The following conversation has been lightly edited for clarity and flow.
Interesting Engineering: Are the Milankovitch cycles linked to the climate changes we've been observing?
Dr. Margriet Lantink: The Milankovitch cycles have nothing to do with the steep rise in atmospheric CO2 concentrations and associated climate warming that we observe since the Industrial Revolution. Milankovitch cycles play a role on timescales of tens of thousands to millions of years – the recent CO2 rise and climate warming are many orders of magnitudes faster and of larger amplitude than what has ever been observed in the geologic history, and we humans are responsible for it.
Of course, the shape of the Earth's orbit and the orientation of its spin axis are still undergoing slow periodic changes (arising from gravitational interactions with the other bodies in our solar system), and these will keep slowly changing the distribution of incoming solar radiation on the Milankovitch timescales. Earth is currently close to a 405,000 years eccentricity cycle minimum – so its orbit is relatively circular – and close to a precession maximum – meaning relatively low seasonality and low summer insolation on the Northern Hemisphere. The inclination angle of Earth's axis is intermediate.
In the below figure, you can see how over the past 800,000 years, glacial-interglacial cycles followed a ~100,000-year pattern that is attributed to the Milankovitch cycles. We are now in an interglacial period, and we should actually start to slowly move towards the next ice age. However, the recent human CO2 input is visible as an almost vertical, very high spike on the plot. As a result, we are very likely not going to enter this glacial period in the next ~50,000 years due to the unprecedented amounts of CO2 we have emitted into Earth's atmosphere.

IE: Can you predict the distance from the Earth to the Moon in the future, in another 2.46 billion years?
Lantink: Our estimate of the Earth-Moon distance 2.46 billion years ago is based on empirical data that are stored in the geological record, but for the future, there is of course no geological record, and so we have to rely on models for the Earth-Moon tidal evolution, which is certainly not my area of expertise.
Earth's rotation rate and the orbital distance of the Moon evolve over time as a consequence of the dissipation of tidal energy (occurring mainly within Earth's ocean). This tidal dissipation (or frictional drag) depends on a lot of different parameters and complex processes that vary with time and on various timescales, and are, therefore, very difficult to precisely constrain in the past, such as changes in the configuration of the continents (due to plate tectonics). This is why there exists a lot of uncertainty about the tidal history of the Earth-Moon system and the associated evolution of the lunar orbit.

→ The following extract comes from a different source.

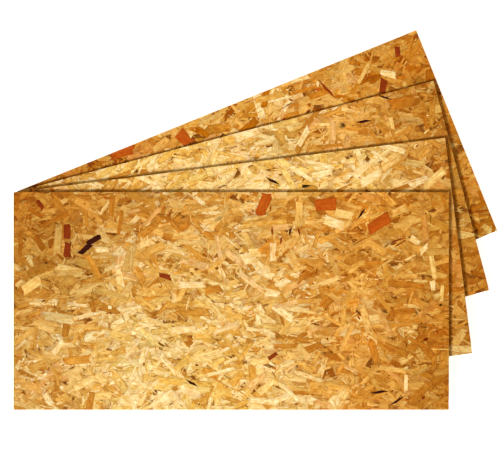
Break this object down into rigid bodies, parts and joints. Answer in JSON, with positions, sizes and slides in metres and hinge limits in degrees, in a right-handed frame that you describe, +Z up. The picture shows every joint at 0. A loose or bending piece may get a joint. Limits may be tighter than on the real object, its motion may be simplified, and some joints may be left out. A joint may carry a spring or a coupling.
{
  "type": "stack of osb panels",
  "caption": "Stack of flat oriented strand board sheets lying face to face, fanned out about one shared corner.",
  "frame": {"origin": "on the floor, under the middle of the box that the whole stack fills", "axes": "+X along the top panel's long edges, +Y across the top panel towards the fanned-out sheets, +Z up through the stack"},
  "size_m": [2.7194, 2.134, 0.048],
  "materials": {
    "osb": "pressed wood strands in straw, honey and amber tones under a dull resin, sawn edges"
  },
  "bodies": {
    "root": {"top_panel": "osb", "second_panel": "osb", "third_panel": "osb", "bottom_panel": "osb"}
  },
  "joints": []
}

The fact that we have been able to acquire information about the Earth-Moon system 2.46 billion years ago doesn't mean that we now understand what happened between then and now: with our study, we have "just" provided an important snapshot of the situation 2.46 billion years ago. We now need more reliable geological data points that can be compared against robust theoretical models (such as the recent model of Farhat et al., 2022: The resonant tidal evolution of the Earth-Moon distance) to trace the evolution of the Moon through time, and try and understand what were/are the main parameters controlling its evolution.

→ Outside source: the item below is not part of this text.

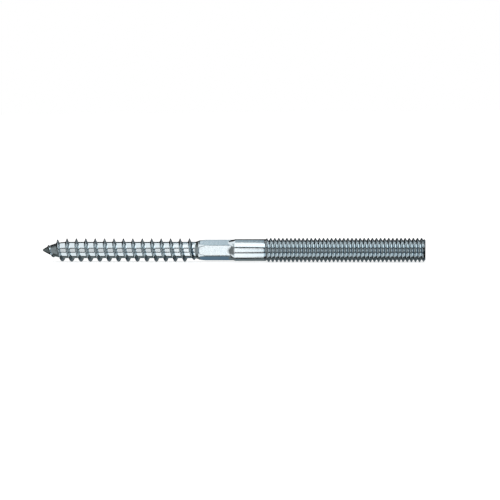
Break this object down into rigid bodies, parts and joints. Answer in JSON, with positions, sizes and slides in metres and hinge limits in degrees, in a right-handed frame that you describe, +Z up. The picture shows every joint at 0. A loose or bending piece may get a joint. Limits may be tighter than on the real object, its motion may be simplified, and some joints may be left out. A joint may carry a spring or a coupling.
{
  "type": "hanger bolt",
  "caption": "Steel double-ended bolt with a wood screw thread at one end, a machine stud at the other, a forged spanner hexagon between them and a lobed drive recess in the stud's end.",
  "frame": {"origin": "centre of the machine stud's end face, on the bolt's axis", "axes": "+X out of the stud's end face along the bolt's axis, +Z up, two flats of the hexagon facing -Y and +Y"},
  "size_m": [0.095, 0.006, 0.006],
  "materials": {
    "zinc_plated_steel": "bright zinc plate with a faint blue passivation"
  },
  "bodies": {
    "root": {"hanger_bolt": "zinc_plated_steel"}
  },
  "joints": []
}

For the future, it is possible to make predictions about the evolution of the Earth-Moon system and lunar orbit. But these predictions will be less accurate/contain a larger margin of uncertainty than predictions in the past because of the many unknowns in Earth's geophysical condition, such as the plate tectonic evolution.
IE: Is there a point when the Moon would be too far away and drift out of Earth's orbit?

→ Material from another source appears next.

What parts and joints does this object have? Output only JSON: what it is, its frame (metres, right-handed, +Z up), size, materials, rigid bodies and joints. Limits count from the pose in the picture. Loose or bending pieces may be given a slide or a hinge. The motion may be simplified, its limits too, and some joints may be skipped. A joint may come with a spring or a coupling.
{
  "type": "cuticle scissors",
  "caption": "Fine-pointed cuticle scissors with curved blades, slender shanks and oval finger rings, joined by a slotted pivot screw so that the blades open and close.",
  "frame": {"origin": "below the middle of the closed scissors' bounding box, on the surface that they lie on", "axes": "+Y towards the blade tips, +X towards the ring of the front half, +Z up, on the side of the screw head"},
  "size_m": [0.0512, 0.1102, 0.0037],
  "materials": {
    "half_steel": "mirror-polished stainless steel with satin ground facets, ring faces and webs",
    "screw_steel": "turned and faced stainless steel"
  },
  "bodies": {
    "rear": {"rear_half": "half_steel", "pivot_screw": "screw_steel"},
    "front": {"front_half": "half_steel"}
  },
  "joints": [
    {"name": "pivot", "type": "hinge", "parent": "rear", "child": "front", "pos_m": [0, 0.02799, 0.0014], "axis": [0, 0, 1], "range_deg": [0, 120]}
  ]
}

Lantink: Let me first clarify that it's not the recession of the Moon that causes the Earth's spin rate to decrease – both things happen as a consequence of tidal dissipation. This tidal dissipation (frictional drag exerted on the Earth's tidal bulge) slows down the spin of the Earth, and through transfer of angular momentum, the Moon is accelerated into a higher orbit.
Whether it is possible for the Moon to drift out of Earth's orbit: in infinite time, yes, but we will reach the end of our solar system in a shorter time – there is simply not enough time for the Moon to move far away enough to escape the gravitational pull of the Earth. The effect of tidal dissipation slows down with time as the Moon is moving further away.
Study Abstract:
The long-term history of the Earth-Moon system as reconstructed from the geological record remains unclear when based on fossil growth bands and tidal laminations. A possibly more robust method is provided by the sedimentary record of Milankovitch cycles (climatic precession, obliquity, and orbital eccentricity), whose relative ratios in periodicity change over time as a function of a decreasing Earth spin rate and increasing lunar distance. However, for the critical older portion of Earth's history where information on Earth-Moon dynamics is sparse, suitable sedimentary successions in which these cycles are recorded remain largely unknown, leaving this method unexplored. Here we present results of cyclostratigraphic analysis and high-precision U–Pb zircon dating of the lower Paleoproterozoic Joffre Member of the Brockman Iron Formation, NW Australia, providing evidence for Milankovitch forcing of regular lithological alternations related to Earth's climatic precession and orbital eccentricity cycles. Combining visual and statistical tools to determine their hierarchical relation, we estimate an astronomical precession frequency of 108.6 ± 8.5 arcsec/y, corresponding to an Earth–Moon distance of 321,800 ± 6,500 km and a day length of 16.9 ± 0.2 h at 2.46 Ga. With this robust cyclostratigraphic approach, we extend the oldest reliable datum for the lunar recession history by more than 1 billion years and provide a critical reference point for future modeling and geological investigation of Precambrian Earth–Moon system evolution.